Short problem.
Begin at the line containing "Turn this picture of an object into a build123d" in the entries below and end at the line containing "# that the cage"; transcribe that range exactly and nothing outside it.
** BEGIN Provided material **
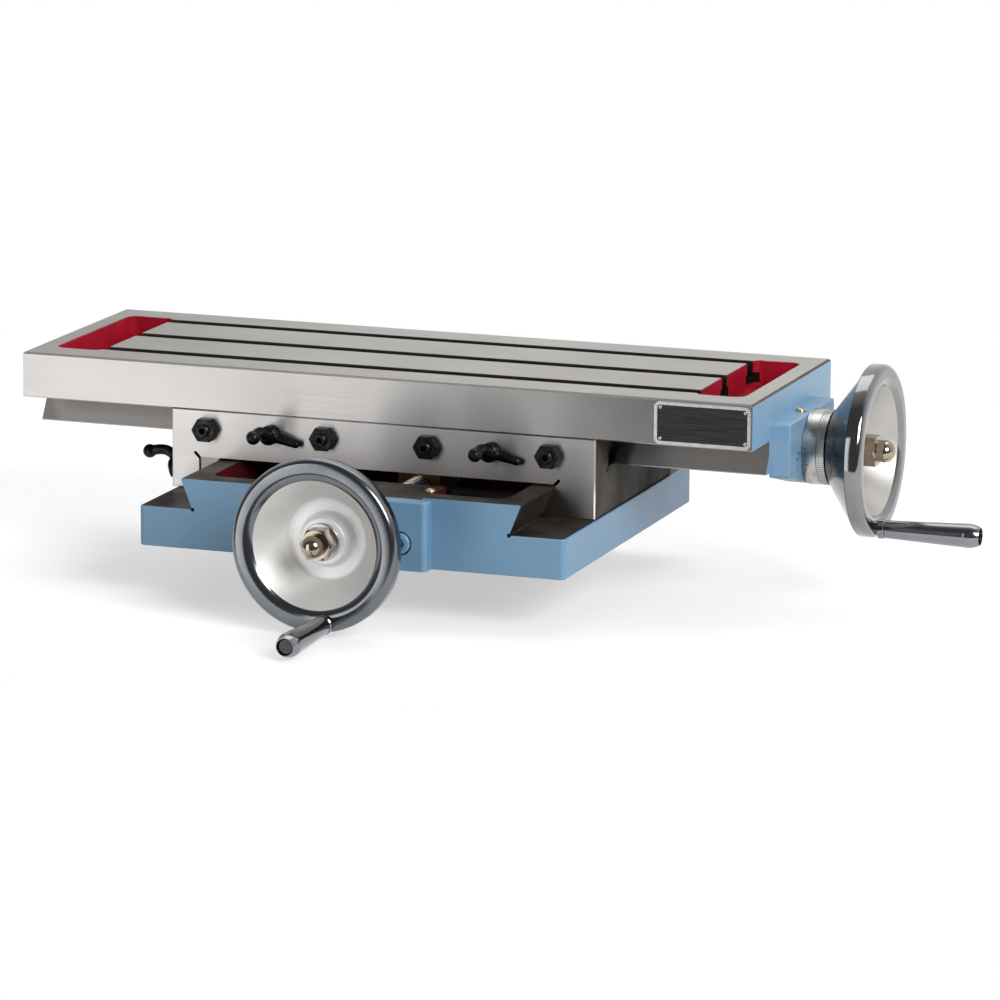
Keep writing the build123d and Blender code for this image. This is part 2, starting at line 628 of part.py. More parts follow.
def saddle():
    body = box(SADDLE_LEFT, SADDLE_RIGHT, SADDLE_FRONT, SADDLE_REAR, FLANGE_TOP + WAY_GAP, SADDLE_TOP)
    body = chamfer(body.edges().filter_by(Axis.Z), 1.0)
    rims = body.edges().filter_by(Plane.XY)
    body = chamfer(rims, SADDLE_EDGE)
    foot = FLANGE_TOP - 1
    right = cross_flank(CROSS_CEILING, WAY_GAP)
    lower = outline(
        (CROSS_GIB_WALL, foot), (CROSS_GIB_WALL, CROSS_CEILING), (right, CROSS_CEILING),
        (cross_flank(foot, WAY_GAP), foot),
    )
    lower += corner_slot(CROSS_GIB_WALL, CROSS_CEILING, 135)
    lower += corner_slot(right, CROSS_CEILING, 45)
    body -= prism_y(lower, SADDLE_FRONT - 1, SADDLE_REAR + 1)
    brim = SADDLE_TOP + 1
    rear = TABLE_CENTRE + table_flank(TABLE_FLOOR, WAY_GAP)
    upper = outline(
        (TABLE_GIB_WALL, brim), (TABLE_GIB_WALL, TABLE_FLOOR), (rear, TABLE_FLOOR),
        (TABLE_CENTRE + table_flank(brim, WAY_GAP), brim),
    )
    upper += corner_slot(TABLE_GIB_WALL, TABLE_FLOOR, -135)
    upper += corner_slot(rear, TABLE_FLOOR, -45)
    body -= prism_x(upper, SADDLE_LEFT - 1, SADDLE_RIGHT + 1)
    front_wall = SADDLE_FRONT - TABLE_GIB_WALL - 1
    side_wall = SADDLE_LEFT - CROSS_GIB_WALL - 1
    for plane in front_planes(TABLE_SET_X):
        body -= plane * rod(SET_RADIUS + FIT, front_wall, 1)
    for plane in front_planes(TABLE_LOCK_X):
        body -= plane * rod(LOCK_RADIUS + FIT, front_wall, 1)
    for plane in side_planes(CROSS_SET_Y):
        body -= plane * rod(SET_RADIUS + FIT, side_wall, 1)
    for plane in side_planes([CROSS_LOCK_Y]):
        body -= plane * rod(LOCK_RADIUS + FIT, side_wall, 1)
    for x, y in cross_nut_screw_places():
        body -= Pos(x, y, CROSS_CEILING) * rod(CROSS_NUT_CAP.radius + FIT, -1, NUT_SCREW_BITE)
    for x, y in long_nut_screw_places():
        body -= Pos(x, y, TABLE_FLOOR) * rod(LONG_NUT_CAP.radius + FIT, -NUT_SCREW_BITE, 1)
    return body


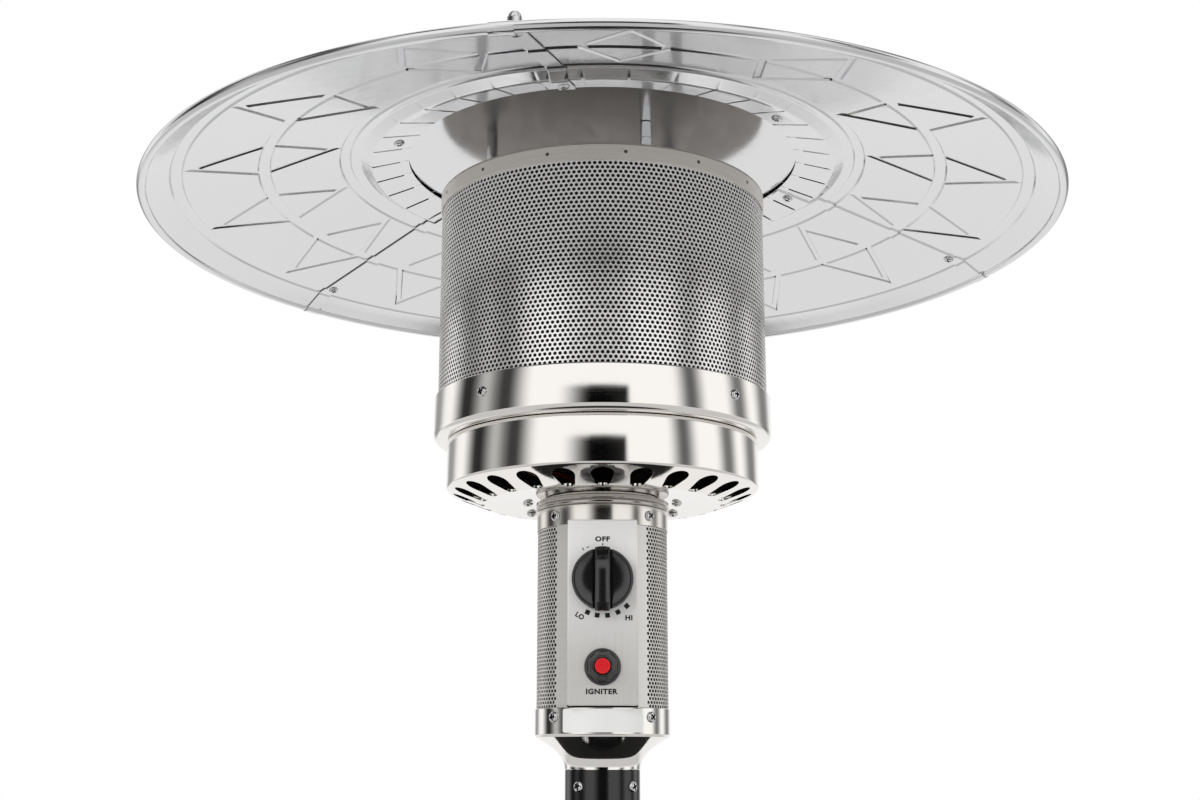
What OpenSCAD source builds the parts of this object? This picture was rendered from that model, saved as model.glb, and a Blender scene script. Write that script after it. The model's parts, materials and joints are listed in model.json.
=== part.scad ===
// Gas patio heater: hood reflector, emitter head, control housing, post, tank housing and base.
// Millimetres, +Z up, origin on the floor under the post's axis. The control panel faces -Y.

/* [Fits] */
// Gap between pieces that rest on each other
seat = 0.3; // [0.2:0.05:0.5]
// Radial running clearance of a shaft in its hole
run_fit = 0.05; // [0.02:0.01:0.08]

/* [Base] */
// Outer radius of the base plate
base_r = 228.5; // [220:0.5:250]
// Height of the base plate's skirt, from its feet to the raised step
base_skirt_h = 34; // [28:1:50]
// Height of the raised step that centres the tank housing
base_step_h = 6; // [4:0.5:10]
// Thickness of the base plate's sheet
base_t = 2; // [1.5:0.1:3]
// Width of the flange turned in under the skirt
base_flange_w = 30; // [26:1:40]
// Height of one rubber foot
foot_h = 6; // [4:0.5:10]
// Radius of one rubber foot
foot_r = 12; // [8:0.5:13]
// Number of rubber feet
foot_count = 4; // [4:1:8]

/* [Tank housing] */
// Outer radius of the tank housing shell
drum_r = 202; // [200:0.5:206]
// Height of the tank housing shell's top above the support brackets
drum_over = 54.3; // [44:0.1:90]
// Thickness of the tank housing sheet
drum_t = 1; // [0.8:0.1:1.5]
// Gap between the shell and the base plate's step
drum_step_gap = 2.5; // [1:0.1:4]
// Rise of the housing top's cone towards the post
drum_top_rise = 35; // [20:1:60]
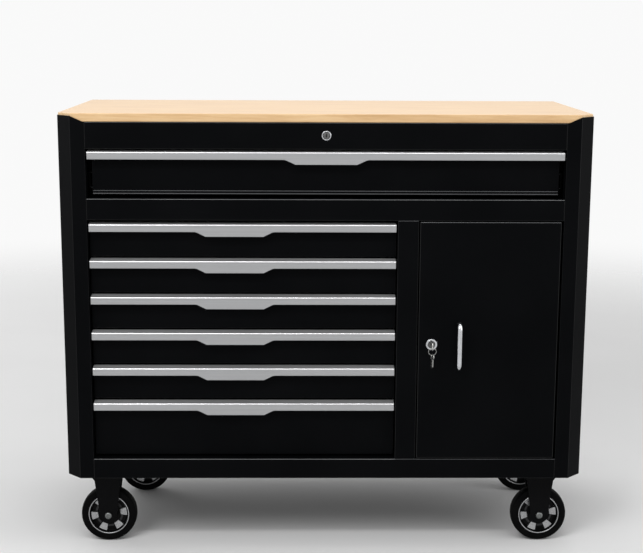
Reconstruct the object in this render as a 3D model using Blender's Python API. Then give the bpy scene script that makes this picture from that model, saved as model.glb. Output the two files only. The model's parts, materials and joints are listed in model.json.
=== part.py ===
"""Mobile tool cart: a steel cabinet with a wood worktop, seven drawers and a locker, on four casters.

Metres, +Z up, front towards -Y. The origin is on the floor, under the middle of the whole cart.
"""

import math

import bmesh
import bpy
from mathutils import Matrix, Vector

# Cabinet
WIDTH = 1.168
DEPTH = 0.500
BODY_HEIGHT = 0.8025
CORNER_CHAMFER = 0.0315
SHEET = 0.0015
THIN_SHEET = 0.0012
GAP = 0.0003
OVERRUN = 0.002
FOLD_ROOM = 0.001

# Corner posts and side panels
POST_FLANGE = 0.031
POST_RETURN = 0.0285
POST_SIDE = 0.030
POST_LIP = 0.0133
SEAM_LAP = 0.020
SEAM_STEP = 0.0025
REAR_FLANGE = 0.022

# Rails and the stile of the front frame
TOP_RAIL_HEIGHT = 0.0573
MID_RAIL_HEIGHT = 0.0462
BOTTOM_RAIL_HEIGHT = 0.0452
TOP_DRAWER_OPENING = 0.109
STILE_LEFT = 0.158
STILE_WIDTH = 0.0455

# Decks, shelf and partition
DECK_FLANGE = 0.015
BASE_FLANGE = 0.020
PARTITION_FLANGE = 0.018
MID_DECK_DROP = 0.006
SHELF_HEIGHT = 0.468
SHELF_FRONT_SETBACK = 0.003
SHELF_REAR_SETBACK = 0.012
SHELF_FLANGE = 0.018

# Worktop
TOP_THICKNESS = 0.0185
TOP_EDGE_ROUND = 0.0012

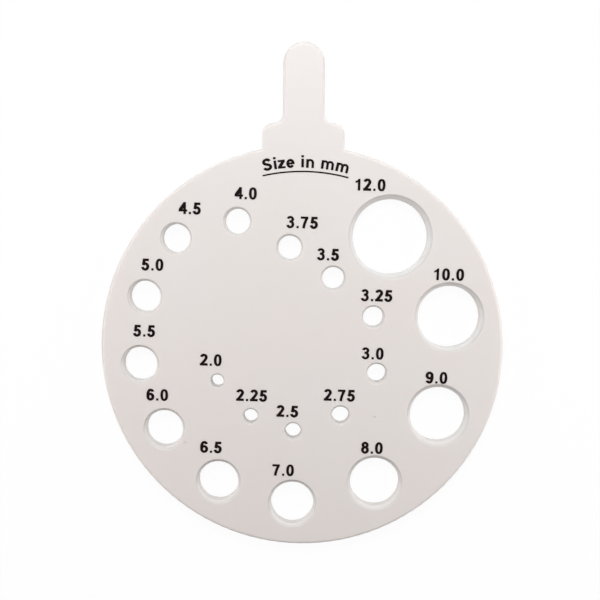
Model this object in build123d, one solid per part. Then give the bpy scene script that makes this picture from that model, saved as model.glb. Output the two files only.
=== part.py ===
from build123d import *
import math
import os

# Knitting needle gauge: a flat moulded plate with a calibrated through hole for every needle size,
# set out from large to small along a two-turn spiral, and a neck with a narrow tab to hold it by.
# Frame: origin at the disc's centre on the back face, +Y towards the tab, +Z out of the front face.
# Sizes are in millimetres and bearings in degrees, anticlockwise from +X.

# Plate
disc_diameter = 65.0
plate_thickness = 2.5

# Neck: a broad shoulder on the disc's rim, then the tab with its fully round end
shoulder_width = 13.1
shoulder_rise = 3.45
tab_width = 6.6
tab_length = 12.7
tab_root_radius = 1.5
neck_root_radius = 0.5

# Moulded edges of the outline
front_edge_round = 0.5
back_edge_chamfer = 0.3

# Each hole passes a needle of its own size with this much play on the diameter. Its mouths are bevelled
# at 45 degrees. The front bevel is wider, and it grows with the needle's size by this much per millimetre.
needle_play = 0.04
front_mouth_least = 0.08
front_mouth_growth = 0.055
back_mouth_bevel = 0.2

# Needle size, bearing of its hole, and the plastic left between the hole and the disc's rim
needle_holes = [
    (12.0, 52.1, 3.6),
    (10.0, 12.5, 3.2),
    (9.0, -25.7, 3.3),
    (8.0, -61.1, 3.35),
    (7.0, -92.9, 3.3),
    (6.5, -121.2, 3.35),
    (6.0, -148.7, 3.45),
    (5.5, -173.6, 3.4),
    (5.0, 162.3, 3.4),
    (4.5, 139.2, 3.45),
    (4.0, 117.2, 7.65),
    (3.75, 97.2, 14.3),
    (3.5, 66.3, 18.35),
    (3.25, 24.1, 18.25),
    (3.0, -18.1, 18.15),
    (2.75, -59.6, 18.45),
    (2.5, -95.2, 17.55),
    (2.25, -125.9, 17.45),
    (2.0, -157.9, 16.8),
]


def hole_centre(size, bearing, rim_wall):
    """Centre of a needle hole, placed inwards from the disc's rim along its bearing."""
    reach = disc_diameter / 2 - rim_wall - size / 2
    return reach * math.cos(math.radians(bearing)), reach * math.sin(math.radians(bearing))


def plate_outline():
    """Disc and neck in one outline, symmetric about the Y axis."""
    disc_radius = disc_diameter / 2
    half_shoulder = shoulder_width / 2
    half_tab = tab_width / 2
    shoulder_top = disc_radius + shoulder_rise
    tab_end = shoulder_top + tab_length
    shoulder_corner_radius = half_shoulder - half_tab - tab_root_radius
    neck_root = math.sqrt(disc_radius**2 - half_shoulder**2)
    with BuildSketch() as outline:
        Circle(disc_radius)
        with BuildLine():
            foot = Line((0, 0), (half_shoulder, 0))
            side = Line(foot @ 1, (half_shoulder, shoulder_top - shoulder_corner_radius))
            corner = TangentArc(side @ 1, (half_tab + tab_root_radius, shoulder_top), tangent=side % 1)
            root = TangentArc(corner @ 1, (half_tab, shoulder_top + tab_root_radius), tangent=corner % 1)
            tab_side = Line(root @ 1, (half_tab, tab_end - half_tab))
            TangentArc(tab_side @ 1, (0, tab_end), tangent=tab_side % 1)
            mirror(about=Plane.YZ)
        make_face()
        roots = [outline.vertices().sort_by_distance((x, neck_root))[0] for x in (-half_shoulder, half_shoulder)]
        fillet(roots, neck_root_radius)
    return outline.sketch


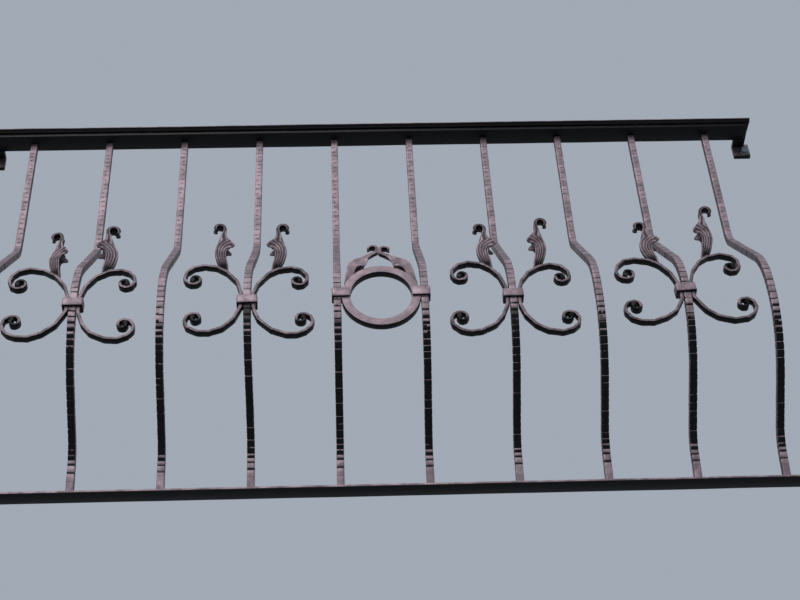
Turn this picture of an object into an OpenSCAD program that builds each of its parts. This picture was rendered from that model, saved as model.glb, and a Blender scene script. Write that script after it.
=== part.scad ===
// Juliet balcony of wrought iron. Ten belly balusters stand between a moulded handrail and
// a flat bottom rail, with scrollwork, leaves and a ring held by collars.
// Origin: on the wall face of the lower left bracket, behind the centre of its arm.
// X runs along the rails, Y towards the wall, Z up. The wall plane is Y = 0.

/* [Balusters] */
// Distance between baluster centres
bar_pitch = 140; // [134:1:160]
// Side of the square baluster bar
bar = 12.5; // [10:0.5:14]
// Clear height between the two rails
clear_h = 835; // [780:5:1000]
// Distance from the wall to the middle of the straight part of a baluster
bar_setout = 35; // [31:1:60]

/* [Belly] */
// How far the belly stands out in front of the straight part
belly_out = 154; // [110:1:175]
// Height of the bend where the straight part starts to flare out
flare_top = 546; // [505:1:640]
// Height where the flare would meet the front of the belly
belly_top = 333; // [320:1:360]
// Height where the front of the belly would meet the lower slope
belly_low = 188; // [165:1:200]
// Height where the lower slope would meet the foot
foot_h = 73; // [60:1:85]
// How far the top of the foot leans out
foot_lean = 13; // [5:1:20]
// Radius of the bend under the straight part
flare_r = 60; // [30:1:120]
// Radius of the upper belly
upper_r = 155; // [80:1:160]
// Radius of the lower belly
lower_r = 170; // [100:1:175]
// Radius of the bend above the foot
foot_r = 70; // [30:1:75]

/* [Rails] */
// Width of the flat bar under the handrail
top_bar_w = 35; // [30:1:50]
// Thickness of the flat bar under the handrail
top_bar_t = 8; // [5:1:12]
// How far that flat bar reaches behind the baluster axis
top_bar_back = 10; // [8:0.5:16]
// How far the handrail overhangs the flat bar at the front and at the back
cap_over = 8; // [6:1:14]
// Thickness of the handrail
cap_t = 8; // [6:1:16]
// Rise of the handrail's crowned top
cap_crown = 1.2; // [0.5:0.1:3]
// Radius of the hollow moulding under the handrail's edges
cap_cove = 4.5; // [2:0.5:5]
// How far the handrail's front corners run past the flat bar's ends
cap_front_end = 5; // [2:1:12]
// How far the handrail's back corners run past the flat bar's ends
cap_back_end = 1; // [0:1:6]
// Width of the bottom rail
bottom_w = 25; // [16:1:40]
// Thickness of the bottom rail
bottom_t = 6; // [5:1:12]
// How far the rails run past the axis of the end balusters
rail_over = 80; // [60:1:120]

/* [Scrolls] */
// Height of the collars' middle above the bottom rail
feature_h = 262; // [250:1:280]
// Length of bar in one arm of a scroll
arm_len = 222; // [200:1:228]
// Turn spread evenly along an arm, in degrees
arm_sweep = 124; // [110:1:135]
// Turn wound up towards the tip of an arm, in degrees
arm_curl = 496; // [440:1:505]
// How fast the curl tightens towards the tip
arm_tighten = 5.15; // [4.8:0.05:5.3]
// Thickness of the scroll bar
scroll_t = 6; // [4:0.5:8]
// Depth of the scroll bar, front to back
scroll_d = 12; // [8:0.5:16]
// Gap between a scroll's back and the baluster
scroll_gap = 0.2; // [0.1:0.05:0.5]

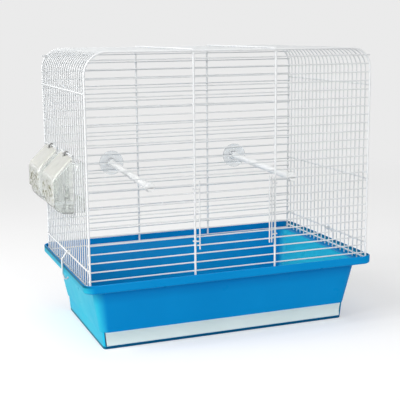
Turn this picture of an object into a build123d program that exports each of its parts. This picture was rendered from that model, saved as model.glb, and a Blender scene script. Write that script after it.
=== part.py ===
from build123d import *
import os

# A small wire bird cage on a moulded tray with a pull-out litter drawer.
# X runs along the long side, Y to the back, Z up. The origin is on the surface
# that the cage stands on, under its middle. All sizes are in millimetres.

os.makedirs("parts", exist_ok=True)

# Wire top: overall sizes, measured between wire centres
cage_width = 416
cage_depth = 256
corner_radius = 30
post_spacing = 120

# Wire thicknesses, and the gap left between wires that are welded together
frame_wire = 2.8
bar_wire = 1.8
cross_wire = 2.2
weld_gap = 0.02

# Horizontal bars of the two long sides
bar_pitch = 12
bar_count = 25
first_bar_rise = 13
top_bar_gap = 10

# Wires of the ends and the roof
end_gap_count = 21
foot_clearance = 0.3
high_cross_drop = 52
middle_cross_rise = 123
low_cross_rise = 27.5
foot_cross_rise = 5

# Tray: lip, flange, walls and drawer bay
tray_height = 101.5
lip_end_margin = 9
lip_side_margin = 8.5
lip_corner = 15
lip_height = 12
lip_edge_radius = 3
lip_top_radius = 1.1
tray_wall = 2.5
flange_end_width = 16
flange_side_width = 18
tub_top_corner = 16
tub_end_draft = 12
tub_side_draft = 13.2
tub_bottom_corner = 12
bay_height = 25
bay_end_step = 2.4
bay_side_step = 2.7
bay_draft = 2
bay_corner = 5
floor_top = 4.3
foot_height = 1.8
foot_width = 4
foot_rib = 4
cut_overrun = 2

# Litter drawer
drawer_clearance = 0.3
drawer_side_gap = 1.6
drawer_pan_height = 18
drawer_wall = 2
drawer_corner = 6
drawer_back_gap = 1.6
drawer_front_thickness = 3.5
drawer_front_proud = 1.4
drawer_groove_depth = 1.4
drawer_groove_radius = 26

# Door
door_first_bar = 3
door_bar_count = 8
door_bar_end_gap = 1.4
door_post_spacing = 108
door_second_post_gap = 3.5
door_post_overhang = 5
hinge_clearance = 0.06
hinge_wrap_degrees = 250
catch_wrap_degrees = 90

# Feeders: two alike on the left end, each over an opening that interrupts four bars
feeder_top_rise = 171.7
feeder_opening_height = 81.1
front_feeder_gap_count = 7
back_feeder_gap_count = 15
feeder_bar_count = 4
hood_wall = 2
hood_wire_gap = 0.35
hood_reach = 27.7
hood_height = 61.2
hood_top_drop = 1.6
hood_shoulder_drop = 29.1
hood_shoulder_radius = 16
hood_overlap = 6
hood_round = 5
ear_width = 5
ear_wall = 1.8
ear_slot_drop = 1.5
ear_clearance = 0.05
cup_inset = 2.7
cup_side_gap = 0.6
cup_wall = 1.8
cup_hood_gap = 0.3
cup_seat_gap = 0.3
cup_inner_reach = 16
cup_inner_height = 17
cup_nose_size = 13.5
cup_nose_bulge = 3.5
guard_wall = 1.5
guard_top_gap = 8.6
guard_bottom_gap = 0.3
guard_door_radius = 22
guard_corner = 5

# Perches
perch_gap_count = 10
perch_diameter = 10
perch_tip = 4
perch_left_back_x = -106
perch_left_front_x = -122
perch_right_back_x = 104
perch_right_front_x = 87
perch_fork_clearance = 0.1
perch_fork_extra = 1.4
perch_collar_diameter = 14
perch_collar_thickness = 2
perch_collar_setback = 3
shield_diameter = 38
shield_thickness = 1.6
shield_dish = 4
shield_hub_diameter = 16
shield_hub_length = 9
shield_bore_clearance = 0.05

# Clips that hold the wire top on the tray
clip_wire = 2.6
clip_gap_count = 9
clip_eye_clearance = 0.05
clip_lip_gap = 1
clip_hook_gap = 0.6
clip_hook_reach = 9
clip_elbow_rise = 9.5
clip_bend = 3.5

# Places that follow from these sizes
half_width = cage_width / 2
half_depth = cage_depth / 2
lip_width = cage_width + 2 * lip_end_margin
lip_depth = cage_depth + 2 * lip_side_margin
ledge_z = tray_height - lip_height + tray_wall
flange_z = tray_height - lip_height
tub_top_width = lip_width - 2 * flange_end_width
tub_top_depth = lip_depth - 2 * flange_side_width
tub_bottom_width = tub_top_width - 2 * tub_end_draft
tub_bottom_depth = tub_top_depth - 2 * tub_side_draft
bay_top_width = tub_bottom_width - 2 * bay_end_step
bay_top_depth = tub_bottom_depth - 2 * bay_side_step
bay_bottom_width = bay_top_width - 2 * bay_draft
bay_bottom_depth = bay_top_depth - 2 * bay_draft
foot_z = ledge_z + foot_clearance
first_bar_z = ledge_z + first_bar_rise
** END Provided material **
Correct response.
Turn this picture of an object into a build123d program that exports each of its parts. This picture was rendered from that model, saved as model.glb, and a Blender scene script. Write that script after it.
=== part.py ===
from build123d import *
import os

# A small wire bird cage on a moulded tray with a pull-out litter drawer.
# X runs along the long side, Y to the back, Z up. The origin is on the surface
# that the cage stands on, under its middle. All sizes are in millimetres.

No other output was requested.